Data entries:

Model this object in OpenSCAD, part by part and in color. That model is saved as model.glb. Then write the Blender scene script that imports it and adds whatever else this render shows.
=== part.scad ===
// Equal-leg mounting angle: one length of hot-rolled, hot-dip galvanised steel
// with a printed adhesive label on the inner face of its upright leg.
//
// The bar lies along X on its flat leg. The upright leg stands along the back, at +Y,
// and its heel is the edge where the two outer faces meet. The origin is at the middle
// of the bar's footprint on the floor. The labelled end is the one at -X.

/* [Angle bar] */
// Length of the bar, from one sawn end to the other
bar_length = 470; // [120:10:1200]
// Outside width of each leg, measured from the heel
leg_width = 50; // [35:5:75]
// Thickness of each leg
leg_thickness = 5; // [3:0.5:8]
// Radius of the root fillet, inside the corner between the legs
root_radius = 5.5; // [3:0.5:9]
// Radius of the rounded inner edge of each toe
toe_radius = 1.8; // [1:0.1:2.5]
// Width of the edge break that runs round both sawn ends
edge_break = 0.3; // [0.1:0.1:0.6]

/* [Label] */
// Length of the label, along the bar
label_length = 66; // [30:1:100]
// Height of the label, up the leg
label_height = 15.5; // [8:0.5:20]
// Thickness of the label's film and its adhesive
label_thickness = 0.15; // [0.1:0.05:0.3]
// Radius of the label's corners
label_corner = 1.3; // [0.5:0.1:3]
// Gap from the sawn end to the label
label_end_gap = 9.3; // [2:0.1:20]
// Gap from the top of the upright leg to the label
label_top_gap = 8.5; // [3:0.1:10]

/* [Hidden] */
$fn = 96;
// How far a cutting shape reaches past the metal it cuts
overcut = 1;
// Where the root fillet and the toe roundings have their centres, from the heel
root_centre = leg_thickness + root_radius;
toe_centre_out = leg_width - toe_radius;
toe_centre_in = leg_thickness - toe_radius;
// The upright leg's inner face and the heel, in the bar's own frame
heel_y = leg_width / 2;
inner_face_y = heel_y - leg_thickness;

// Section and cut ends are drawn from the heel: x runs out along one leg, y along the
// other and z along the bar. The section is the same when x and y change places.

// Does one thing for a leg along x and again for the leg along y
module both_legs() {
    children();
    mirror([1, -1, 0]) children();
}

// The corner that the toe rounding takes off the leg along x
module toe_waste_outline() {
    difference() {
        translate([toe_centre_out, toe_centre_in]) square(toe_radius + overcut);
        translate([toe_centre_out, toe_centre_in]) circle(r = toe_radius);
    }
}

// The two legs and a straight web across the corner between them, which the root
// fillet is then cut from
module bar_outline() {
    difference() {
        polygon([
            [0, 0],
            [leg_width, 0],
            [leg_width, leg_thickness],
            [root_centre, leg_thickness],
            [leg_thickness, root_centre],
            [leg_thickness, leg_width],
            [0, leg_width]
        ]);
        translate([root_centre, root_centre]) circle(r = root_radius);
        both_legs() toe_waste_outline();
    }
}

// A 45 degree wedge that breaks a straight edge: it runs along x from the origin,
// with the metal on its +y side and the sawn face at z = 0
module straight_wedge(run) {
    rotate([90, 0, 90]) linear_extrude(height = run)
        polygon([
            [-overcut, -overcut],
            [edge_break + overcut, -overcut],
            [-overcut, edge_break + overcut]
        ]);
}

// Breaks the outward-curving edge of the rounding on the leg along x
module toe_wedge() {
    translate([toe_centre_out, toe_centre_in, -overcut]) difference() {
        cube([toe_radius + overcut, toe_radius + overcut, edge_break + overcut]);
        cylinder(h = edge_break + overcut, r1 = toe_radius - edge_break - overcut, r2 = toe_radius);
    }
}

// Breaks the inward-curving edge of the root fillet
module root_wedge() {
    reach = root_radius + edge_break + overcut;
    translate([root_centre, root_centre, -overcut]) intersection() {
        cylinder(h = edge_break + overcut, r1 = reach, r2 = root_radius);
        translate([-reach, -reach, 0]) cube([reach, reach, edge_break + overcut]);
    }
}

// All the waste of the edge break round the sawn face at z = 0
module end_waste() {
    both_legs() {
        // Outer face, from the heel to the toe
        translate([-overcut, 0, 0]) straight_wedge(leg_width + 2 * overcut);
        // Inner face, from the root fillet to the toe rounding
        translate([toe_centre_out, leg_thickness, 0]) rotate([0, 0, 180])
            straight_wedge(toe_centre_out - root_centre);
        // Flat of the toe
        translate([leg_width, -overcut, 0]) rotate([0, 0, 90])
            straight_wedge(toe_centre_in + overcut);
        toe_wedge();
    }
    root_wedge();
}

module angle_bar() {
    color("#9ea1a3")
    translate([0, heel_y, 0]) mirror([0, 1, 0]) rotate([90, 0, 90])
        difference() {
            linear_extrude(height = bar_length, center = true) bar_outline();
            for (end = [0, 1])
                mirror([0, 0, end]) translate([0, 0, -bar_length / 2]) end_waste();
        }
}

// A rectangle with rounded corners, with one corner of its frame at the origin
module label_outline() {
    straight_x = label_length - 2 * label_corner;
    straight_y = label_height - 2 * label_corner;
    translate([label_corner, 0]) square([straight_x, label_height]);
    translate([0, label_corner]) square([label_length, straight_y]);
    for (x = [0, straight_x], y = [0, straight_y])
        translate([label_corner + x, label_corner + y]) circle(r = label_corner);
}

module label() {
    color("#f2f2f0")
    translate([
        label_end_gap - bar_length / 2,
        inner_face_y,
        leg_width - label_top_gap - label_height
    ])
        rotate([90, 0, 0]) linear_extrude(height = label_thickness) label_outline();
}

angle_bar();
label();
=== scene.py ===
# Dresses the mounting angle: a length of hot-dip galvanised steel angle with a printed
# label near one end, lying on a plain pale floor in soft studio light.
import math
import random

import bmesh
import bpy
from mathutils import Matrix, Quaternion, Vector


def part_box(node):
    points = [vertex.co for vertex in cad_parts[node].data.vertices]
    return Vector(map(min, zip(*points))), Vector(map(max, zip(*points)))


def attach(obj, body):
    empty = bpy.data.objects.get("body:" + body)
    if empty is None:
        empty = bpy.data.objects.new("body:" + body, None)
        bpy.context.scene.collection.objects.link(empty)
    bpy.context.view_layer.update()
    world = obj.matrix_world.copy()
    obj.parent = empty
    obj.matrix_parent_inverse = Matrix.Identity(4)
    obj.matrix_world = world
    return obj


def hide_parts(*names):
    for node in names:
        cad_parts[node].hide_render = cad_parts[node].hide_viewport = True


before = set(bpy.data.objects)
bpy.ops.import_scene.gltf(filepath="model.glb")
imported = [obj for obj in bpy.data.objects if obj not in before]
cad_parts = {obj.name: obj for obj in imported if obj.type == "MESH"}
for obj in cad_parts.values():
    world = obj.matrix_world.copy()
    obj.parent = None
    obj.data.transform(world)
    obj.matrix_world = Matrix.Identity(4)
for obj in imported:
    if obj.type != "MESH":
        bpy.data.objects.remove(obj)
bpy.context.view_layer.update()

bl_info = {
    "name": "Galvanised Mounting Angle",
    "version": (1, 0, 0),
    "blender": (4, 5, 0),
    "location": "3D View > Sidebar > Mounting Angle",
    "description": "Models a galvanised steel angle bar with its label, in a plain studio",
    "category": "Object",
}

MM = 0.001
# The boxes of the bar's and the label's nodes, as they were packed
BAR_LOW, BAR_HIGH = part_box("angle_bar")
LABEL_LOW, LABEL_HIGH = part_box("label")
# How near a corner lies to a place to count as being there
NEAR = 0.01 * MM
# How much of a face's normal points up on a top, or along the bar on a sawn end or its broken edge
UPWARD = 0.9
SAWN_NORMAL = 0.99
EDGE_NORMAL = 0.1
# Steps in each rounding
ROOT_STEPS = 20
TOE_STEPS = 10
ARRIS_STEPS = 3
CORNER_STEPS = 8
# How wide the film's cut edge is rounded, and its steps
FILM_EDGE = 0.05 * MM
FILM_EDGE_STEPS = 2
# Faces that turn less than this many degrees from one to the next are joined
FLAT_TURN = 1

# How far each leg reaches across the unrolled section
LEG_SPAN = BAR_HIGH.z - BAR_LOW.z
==
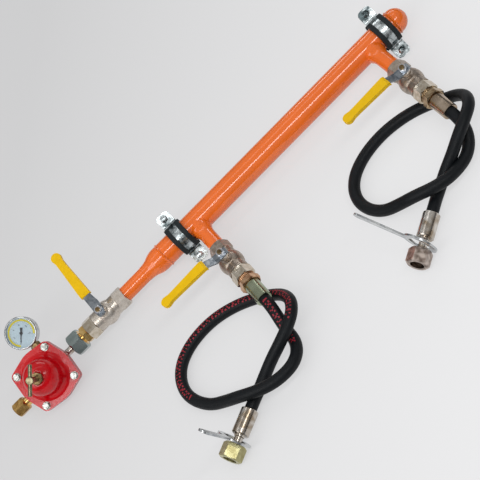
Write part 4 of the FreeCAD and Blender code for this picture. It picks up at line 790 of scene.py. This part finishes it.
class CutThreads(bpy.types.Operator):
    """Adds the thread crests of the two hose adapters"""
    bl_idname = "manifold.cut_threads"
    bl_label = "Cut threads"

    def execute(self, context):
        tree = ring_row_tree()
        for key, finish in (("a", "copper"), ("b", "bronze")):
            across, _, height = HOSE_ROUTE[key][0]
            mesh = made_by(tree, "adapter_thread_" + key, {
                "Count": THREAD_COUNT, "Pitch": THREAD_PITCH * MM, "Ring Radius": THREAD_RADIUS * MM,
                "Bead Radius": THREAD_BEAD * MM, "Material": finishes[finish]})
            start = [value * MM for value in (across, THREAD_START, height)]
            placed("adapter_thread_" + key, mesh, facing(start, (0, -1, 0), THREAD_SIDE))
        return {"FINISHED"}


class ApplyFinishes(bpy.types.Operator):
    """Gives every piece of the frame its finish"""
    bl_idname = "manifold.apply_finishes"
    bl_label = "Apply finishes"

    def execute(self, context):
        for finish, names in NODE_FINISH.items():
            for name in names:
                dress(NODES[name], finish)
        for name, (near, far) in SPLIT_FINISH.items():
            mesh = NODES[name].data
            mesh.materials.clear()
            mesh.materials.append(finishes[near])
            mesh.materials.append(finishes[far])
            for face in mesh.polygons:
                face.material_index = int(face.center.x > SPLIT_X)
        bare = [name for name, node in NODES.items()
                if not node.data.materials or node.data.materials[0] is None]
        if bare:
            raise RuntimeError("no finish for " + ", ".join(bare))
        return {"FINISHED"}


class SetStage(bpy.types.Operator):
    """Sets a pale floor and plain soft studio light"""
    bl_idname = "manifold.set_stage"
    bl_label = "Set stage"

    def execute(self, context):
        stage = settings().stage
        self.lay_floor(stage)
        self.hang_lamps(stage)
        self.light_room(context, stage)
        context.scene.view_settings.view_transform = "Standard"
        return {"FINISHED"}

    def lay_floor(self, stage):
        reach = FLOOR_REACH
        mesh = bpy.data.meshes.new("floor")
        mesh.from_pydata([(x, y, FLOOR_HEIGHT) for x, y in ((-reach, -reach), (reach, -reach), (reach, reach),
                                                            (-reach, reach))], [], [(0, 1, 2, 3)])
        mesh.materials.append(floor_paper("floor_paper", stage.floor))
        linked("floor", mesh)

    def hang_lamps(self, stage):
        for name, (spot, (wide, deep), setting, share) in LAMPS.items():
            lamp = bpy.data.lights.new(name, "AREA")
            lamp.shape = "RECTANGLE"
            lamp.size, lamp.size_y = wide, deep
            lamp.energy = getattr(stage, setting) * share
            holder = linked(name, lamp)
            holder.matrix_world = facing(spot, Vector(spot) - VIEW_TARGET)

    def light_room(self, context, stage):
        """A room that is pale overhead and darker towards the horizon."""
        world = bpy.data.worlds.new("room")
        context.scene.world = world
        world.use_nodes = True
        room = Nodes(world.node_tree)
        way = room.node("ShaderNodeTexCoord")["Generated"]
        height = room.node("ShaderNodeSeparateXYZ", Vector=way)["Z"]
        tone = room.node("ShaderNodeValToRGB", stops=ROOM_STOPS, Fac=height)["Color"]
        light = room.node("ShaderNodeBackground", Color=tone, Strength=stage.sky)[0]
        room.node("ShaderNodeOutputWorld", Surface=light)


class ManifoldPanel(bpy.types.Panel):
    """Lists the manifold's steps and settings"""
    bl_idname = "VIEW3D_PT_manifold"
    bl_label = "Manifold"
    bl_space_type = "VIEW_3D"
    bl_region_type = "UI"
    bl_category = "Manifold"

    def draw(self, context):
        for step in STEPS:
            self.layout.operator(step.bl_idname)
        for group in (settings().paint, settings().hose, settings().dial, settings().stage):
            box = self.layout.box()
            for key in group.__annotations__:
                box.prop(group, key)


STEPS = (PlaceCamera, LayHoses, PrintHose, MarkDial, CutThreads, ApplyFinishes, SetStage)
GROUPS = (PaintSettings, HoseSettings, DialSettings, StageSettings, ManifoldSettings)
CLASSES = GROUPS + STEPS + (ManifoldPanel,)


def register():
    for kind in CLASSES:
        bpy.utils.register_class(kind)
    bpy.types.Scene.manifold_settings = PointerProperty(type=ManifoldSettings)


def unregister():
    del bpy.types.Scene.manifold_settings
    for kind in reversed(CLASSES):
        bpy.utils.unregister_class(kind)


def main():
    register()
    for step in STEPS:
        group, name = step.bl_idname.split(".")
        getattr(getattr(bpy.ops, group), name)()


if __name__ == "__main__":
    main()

» What to do:
In the listing above, find the line containing "at the origin" and the line containing "bpy.data.objects.remove(obj)", then quote both, plus every line between them, exactly as written.

» Problem solution:
// A rectangle with rounded corners, with one corner of its frame at the origin
module label_outline() {
    straight_x = label_length - 2 * label_corner;
    straight_y = label_height - 2 * label_corner;
    translate([label_corner, 0]) square([straight_x, label_height]);
    translate([0, label_corner]) square([label_length, straight_y]);
    for (x = [0, straight_x], y = [0, straight_y])
        translate([label_corner + x, label_corner + y]) circle(r = label_corner);
}

module label() {
    color("#f2f2f0")
    translate([
        label_end_gap - bar_length / 2,
        inner_face_y,
        leg_width - label_top_gap - label_height
    ])
        rotate([90, 0, 0]) linear_extrude(height = label_thickness) label_outline();
}

angle_bar();
label();
=== scene.py ===
# Dresses the mounting angle: a length of hot-dip galvanised steel angle with a printed
# label near one end, lying on a plain pale floor in soft studio light.
import math
import random

import bmesh
import bpy
from mathutils import Matrix, Quaternion, Vector


def part_box(node):
    points = [vertex.co for vertex in cad_parts[node].data.vertices]
    return Vector(map(min, zip(*points))), Vector(map(max, zip(*points)))


def attach(obj, body):
    empty = bpy.data.objects.get("body:" + body)
    if empty is None:
        empty = bpy.data.objects.new("body:" + body, None)
        bpy.context.scene.collection.objects.link(empty)
    bpy.context.view_layer.update()
    world = obj.matrix_world.copy()
    obj.parent = empty
    obj.matrix_parent_inverse = Matrix.Identity(4)
    obj.matrix_world = world
    return obj


def hide_parts(*names):
    for node in names:
        cad_parts[node].hide_render = cad_parts[node].hide_viewport = True


before = set(bpy.data.objects)
bpy.ops.import_scene.gltf(filepath="model.glb")
imported = [obj for obj in bpy.data.objects if obj not in before]
cad_parts = {obj.name: obj for obj in imported if obj.type == "MESH"}
for obj in cad_parts.values():
    world = obj.matrix_world.copy()
    obj.parent = None
    obj.data.transform(world)
    obj.matrix_world = Matrix.Identity(4)
for obj in imported:
    if obj.type != "MESH":
        bpy.data.objects.remove(obj)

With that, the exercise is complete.